What is needed is the run of lines from the one containing "chrome_trim();" through the one containing "before = set(bpy.data.objects)", echoed exactly, with both ends kept and nothing added.

▽

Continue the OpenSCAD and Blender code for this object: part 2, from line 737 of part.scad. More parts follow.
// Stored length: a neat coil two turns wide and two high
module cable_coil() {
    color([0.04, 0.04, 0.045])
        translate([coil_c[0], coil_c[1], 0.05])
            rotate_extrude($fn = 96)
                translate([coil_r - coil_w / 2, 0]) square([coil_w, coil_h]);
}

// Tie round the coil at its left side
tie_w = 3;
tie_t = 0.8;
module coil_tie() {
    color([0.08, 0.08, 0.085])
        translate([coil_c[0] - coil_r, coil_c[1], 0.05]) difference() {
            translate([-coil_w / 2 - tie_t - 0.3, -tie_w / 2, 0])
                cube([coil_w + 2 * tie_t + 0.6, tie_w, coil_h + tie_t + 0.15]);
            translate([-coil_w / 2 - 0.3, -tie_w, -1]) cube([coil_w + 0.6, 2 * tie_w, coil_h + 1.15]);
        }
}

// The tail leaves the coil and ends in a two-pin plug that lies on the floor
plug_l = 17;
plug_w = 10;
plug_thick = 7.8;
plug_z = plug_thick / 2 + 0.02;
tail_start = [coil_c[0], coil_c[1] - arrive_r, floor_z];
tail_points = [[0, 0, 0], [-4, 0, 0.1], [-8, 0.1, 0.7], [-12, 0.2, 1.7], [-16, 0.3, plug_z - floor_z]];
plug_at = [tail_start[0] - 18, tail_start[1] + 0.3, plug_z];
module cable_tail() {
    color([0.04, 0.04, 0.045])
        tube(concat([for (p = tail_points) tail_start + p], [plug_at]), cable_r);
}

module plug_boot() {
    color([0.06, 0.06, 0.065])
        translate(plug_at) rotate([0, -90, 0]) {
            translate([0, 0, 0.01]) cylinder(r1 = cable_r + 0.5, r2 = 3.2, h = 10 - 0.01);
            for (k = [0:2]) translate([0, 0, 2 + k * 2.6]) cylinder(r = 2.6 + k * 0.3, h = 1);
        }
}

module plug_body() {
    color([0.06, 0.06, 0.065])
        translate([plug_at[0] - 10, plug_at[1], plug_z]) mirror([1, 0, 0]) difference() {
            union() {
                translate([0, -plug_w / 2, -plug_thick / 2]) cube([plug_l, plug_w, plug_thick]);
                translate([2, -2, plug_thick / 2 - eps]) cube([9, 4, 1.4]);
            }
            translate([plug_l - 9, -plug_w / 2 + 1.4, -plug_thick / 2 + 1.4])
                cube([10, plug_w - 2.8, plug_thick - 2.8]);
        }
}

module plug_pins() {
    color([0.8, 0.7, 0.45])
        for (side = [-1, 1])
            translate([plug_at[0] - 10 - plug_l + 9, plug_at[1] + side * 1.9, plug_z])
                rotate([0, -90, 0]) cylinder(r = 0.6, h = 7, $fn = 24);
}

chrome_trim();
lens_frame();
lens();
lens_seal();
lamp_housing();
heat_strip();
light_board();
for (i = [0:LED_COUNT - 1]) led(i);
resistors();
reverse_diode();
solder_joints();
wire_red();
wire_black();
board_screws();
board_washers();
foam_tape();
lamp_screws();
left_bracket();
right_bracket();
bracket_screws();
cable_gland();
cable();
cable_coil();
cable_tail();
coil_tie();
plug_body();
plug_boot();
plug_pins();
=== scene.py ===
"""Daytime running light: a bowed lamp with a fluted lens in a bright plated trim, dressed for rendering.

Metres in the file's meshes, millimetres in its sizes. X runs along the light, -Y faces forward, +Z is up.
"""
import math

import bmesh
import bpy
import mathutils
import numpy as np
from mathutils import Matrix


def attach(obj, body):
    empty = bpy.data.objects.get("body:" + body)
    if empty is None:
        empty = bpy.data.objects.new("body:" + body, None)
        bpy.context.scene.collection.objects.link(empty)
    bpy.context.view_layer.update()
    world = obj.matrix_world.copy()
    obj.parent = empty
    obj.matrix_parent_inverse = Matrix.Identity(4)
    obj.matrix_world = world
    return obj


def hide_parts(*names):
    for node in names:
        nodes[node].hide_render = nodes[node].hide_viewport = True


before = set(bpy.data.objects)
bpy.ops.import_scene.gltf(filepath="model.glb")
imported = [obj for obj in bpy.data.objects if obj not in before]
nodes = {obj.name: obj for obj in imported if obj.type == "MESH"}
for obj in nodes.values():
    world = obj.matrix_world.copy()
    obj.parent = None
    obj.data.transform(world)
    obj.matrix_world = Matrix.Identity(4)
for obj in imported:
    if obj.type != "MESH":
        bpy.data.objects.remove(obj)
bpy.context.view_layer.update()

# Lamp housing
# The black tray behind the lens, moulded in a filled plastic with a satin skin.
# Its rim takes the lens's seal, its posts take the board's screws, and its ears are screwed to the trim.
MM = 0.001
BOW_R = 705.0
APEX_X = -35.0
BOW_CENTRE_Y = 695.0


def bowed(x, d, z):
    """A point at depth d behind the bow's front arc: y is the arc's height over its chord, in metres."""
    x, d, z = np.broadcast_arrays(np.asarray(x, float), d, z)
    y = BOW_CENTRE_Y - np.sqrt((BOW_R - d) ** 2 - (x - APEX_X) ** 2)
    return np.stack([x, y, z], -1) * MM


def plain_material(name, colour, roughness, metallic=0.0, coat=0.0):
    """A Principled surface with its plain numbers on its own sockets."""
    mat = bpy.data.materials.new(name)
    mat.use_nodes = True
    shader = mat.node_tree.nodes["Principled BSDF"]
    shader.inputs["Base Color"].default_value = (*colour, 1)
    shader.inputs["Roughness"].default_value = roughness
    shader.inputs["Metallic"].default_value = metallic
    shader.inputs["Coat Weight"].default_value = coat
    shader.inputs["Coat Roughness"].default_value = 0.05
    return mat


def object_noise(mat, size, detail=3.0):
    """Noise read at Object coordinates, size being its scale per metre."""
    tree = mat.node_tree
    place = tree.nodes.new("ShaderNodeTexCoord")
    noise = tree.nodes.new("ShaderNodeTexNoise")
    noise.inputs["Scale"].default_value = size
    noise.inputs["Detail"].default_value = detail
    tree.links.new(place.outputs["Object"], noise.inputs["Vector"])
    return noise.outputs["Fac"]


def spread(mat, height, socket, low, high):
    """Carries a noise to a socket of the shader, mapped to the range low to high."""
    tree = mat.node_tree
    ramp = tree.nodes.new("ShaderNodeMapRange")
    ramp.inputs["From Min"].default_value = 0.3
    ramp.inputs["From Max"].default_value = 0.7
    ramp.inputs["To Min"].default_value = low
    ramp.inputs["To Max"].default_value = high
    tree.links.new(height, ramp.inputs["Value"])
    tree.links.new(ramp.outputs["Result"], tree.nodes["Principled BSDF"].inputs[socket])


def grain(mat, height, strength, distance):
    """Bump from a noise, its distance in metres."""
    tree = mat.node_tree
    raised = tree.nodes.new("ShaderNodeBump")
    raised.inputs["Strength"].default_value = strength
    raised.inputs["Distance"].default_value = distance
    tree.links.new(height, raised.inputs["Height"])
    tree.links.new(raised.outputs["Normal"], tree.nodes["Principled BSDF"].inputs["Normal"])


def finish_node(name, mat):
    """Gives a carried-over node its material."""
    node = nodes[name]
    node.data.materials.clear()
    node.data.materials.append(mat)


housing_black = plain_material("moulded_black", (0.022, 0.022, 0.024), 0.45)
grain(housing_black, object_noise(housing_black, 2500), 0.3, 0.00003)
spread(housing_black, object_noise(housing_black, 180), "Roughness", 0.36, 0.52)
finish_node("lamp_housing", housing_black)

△

> Written response
chrome_trim();
lens_frame();
lens();
lens_seal();
lamp_housing();
heat_strip();
light_board();
for (i = [0:LED_COUNT - 1]) led(i);
resistors();
reverse_diode();
solder_joints();
wire_red();
wire_black();
board_screws();
board_washers();
foam_tape();
lamp_screws();
left_bracket();
right_bracket();
bracket_screws();
cable_gland();
cable();
cable_coil();
cable_tail();
coil_tie();
plug_body();
plug_boot();
plug_pins();
=== scene.py ===
"""Daytime running light: a bowed lamp with a fluted lens in a bright plated trim, dressed for rendering.

Metres in the file's meshes, millimetres in its sizes. X runs along the light, -Y faces forward, +Z is up.
"""
import math

import bmesh
import bpy
import mathutils
import numpy as np
from mathutils import Matrix


def attach(obj, body):
    empty = bpy.data.objects.get("body:" + body)
    if empty is None:
        empty = bpy.data.objects.new("body:" + body, None)
        bpy.context.scene.collection.objects.link(empty)
    bpy.context.view_layer.update()
    world = obj.matrix_world.copy()
    obj.parent = empty
    obj.matrix_parent_inverse = Matrix.Identity(4)
    obj.matrix_world = world
    return obj


def hide_parts(*names):
    for node in names:
        nodes[node].hide_render = nodes[node].hide_viewport = True


before = set(bpy.data.objects)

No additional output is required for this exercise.